Afterwards, we took the subway to Charles de Gaulle Etoile to see the Arc de Triomphe. Getting into the Arc de Triomphe is a bit tricky. You may first think about crossing the road but 1) it is a crazy busy roundabout section with no crosswalks and even though it has no lanes, it is probably about 5-6 lanes thick and 2) there is a gate around the arc anyways. If you’re walking around the arc and find a staircase leading underground (that is of course not a subway station) it most likely leads to the arc in an underground tunnel. Once you get there, you stand in a pretty long line for tickets, and then take the stairs to the way up (I am not sure if there was an elevator option but we did not go with it). At first, you’ll arrive in a little indoor area filled with billboards and dioramas filled with history. Then you will take another staircase up to another big indoor area where there is a gift shop and more placards/TVs talking about history of the arc and Paris. You will then take another staircase up to the top which is completely outdoors.

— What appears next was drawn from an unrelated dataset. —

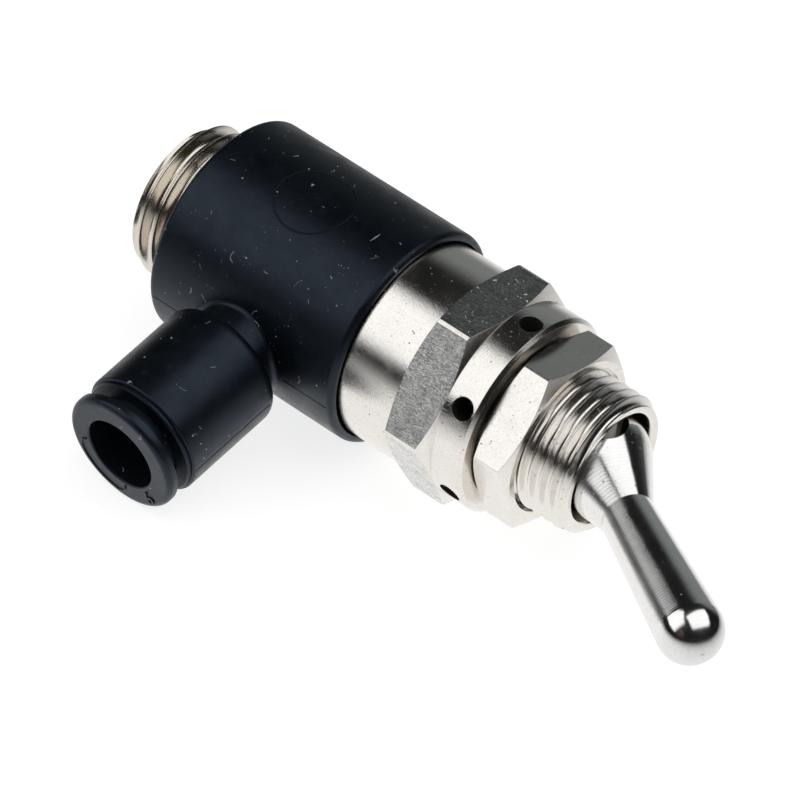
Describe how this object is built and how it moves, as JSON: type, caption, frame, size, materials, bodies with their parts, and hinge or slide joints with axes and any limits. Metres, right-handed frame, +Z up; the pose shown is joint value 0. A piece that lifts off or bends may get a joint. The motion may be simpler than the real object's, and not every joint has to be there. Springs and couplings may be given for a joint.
{
  "type": "hand lever air valve",
  "caption": "Toggle valve for compressed air: threaded brass stem with a swivelling push-in tube elbow, vented hexagon collar, panel bushing with nut, and a tilting lever.",
  "frame": {"origin": "on the main axis, in the back face of the polymer housing that seats on the port", "axes": "+X along the main axis from the port thread towards the lever; +Z up, square to a flat of the hexagon and along the lever's pin; the tube branch points to -Y, 12.6 degrees below level"},
  "size_m": [0.0621, 0.033, 0.0193],
  "materials": {
    "nickel_brass": "nickel plated, turned",
    "nickel_lever": "nickel plated, fine lathe lines",
    "pin_steel": "ground",
    "brass_inner": "bare turned brass",
    "spring_steel": "bright spring steel",
    "black_polymer": "moulded, satin",
    "collet_polymer": "moulded, satin",
    "seal_rubber": "nitrile rubber"
  },
  "bodies": {
    "valve": {"valve_body": "nickel_brass", "panel_bushing": "nickel_brass", "lever_pin": "pin_steel", "housing_seal_rear": "seal_rubber", "housing_seal_front": "seal_rubber", "housing_clip": "spring_steel", "port_seal": "seal_rubber", "spring_seat": "brass_inner", "port_circlip": "spring_steel", "return_spring": "spring_steel"},
    "nut": {"panel_nut": "nickel_brass"},
    "lever": {"lever": "nickel_lever"},
    "shuttle": {"plunger": "black_polymer", "spool": "brass_inner", "supply_seal": "seal_rubber", "spool_guide_seal": "seal_rubber", "exhaust_seal": "seal_rubber"},
    "elbow": {"housing": "black_polymer", "tube_seal": "seal_rubber", "seal_spacer": "black_polymer", "gripping_ring": "spring_steel", "end_ring": "black_polymer"},
    "collet": {"release_collet": "collet_polymer"}
  },
  "joints": [
    {"name": "lever_tilt", "type": "hinge", "parent": "valve", "child": "lever", "pos_m": [0.03775, 0, 0], "axis": [0, 0, 1], "range_deg": [0, 60]},
    {"name": "plunger_stroke", "type": "slide", "parent": "valve", "child": "shuttle", "axis": [-1, 0, 0], "range_m": [0, 0.00157], "deforming": ["return_spring"]},
    {"name": "elbow_swivel", "type": "hinge", "parent": "valve", "child": "elbow", "pos_m": [0.00925, 0, 0], "axis": [1, 0, 0], "continuous": true},
    {"name": "collet_release", "type": "slide", "parent": "elbow", "child": "collet", "axis": [0, 0.9759, 0.2181], "range_m": [0, 0.0012], "stiffness_N_per_m": 300},
    {"name": "nut_travel", "type": "slide", "parent": "valve", "child": "nut", "axis": [1, 0, 0], "range_m": [0, 0.0039]}
  ],
  "couplings": [
    {"joint": "lever_tilt", "follows": "plunger_stroke", "rad_per_m": 666.67}
  ]
}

From the top you can take great pictures of the Eiffel Tower and see the Champs-Elysees, one of the roads leading to the arc.

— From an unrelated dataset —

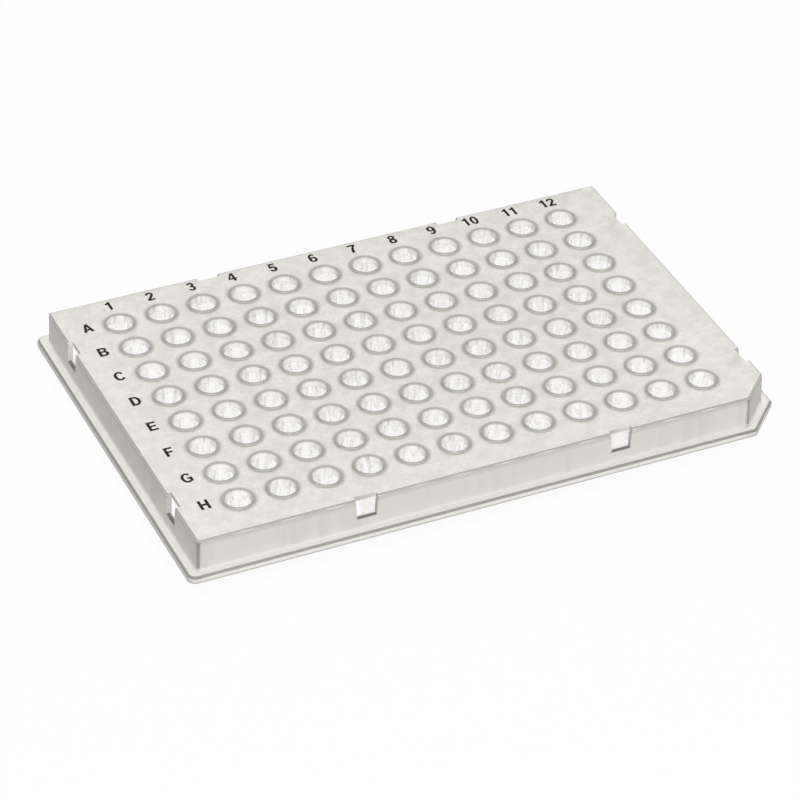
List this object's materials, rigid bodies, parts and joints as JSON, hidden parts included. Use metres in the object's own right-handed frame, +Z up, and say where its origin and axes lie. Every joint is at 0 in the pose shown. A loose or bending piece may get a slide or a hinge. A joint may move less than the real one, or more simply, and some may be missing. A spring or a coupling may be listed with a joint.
{
  "type": "well plate",
  "caption": "Half-skirted plate of small conical wells in natural polypropylene, with raised rims, a flange at the skirt's foot and one cut corner, for thermal cycling of small samples.",
  "frame": {"origin": "middle of the footprint, level with the undersides of the tube tips", "axes": "+X along the column numbers (1 to 12), +Y towards row A, +Z up out of the wells"},
  "size_m": [0.1278, 0.0854, 0.0155],
  "materials": {
    "natural_polypropylene": "translucent, satin as moulded"
  },
  "bodies": {
    "root": {"well_plate": "natural_polypropylene"}
  },
  "joints": []
}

We then left the arc to go walk down the famous street, Champs-Elysees. The street is very wide and has many expensive, name-brand stores. During the time we went, the yellow jacket protests were also taking place. We didn’t show up in the middle of a protest, but there was a protest down the famous street just two days before. Many windows were smashed or cracked and some street side carts were charred and black due to fire. There was only a bit of vandalism and one store, a Levi’s, had its entire window completely shattered with broken glass everywhere. We continued to walk down the street, ate dinner (Morny), bought some macaroons, shopped, and went home. (Tip: if you are in Paris, try the macaroons, they are absolutely delicious!)

Palace of Versailles

On our last day in Paris, we took a train to Versailles to see the Palace of Versailles. We did not pre-book tickets, therefore, we had to wait in a very long line (30-45 minutes) to buy the ticket and then wait in another line outside of the palace (30-45 minutes). Instead of waiting this long, my mother and I waited in the ticket line and sent my brother to hold a place in the entrance line. But the time we had bought the tickets, my brother was almost at the front of the line ready to go in. (Tip: pre-book the tickets because the line outside is long or you can do what we did.) The palace was beautiful, very classy and historic. Some rooms though do not have a lot of space for the visitors (because they block off so much for the attraction) so it can get crowded at times. The palace is stunning and of course has a cafeteria and macaroon shop!

When we were done, we took the train back to Paris and headed to Gare du Nord to head off to our next destination.

My Experience in Paris

Paris is a beautiful destination and has a lot to offer. I hope I get to see Paris again one day and explore other places we didn’t have time to see. I went during March and I think it was a great time to go, although, the temperatures were not extremely cold, what got me is the wind. The wind can make 60 degrees feel like 30! Make sure you bundle up because even if it says its 50-60 degrees, chances are it might not feel that way when you leave your hotel. During this time of year, it is not peak season, lines were still a bit long at times and there were of course crowds but I think it would be better to go in March then during the summer time, when I imagine it to be jam-packed. Traveling during the summer can cause you to wait in lines longer than the amount of time you spend in the attraction, especially in a city like Paris. Going to Paris during March, even though it was cold, it gave the trip a historic-Paris vibe. Paris is a beautiful city and must-see for anyone!